Kein reines Räubernest
Die Aktion der Spezialpolizei hat ein wichtiges Ziel erreicht. Zwar sind es nicht kosovarische Polizisten, die jetzt die nördlichen Übergänge zu Serbien kontrollieren, sondern amerikanische und französische Soldaten der Schutztruppe KFOR. Sie aber wenden die Handelsblockade an und handeln damit nach den Maßgaben, die Prishtina setzt. Als Angreifer hätten die KFOR-Verbände das Ziel, die Souveränität der Kosovo-Regierung auf ihrem gesamten Territorium herzustellen, nicht durchsetzen können. So tun sie es halt als Friedensstifter. Eine Operation nach den Regeln der Kunst, wie sie in der Region Slobodan Milošević am besten beherrschte: Zu einer guten Intrige gehören überraschende Zweckallianzen und undurchschaubare Instrumentalisierungen. Und so reagierte die radikale, kriminelle Szene im Nordkosovo in eben der Weise, wie man es von ihr erwarten durfte: mit Brandwerfern, Strumpfmasken, Straßenblockaden. Ohne ihre Barrikaden hätten die KFOR-Einheiten nicht als Vermittler auftauchen können.
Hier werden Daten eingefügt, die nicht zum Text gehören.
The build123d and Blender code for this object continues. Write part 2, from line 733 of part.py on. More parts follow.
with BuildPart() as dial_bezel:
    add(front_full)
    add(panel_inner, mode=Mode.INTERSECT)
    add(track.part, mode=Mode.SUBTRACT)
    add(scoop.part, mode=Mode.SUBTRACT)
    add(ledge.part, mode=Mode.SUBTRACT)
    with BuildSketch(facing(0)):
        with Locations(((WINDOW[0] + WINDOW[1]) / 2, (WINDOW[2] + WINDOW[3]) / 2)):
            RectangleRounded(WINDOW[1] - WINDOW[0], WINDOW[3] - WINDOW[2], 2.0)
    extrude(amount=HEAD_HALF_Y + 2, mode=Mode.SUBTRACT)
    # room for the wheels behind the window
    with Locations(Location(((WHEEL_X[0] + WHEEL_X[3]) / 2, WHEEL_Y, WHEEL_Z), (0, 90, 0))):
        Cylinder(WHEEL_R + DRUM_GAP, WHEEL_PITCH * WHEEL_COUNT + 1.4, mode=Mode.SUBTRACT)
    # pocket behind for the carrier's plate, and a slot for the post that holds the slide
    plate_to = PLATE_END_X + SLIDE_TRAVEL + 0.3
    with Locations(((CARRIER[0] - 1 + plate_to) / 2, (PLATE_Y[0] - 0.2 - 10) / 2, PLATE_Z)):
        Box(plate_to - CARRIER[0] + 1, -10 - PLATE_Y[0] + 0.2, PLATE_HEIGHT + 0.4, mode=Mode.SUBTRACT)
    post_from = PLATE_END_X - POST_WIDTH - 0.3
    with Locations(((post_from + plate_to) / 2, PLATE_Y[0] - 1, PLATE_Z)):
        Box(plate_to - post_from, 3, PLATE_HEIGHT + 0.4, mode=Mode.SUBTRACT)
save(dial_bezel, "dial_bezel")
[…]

Auch die zweideutige Rede gehört zur Grundausstattung eines solchen Unternehmens. Die internationale Gemeinschaft hat sich von der Aktion der kosovarischen Polizei lau und halbherzig distanziert. Die einen taten es etwas klarer, so die EU-Außenbeauftragte Catherine Ashton, die anderen, so der deutsche und der britische Außenminister, weniger eindeutig, und der amerikanische Botschafter so gut wie gar nicht.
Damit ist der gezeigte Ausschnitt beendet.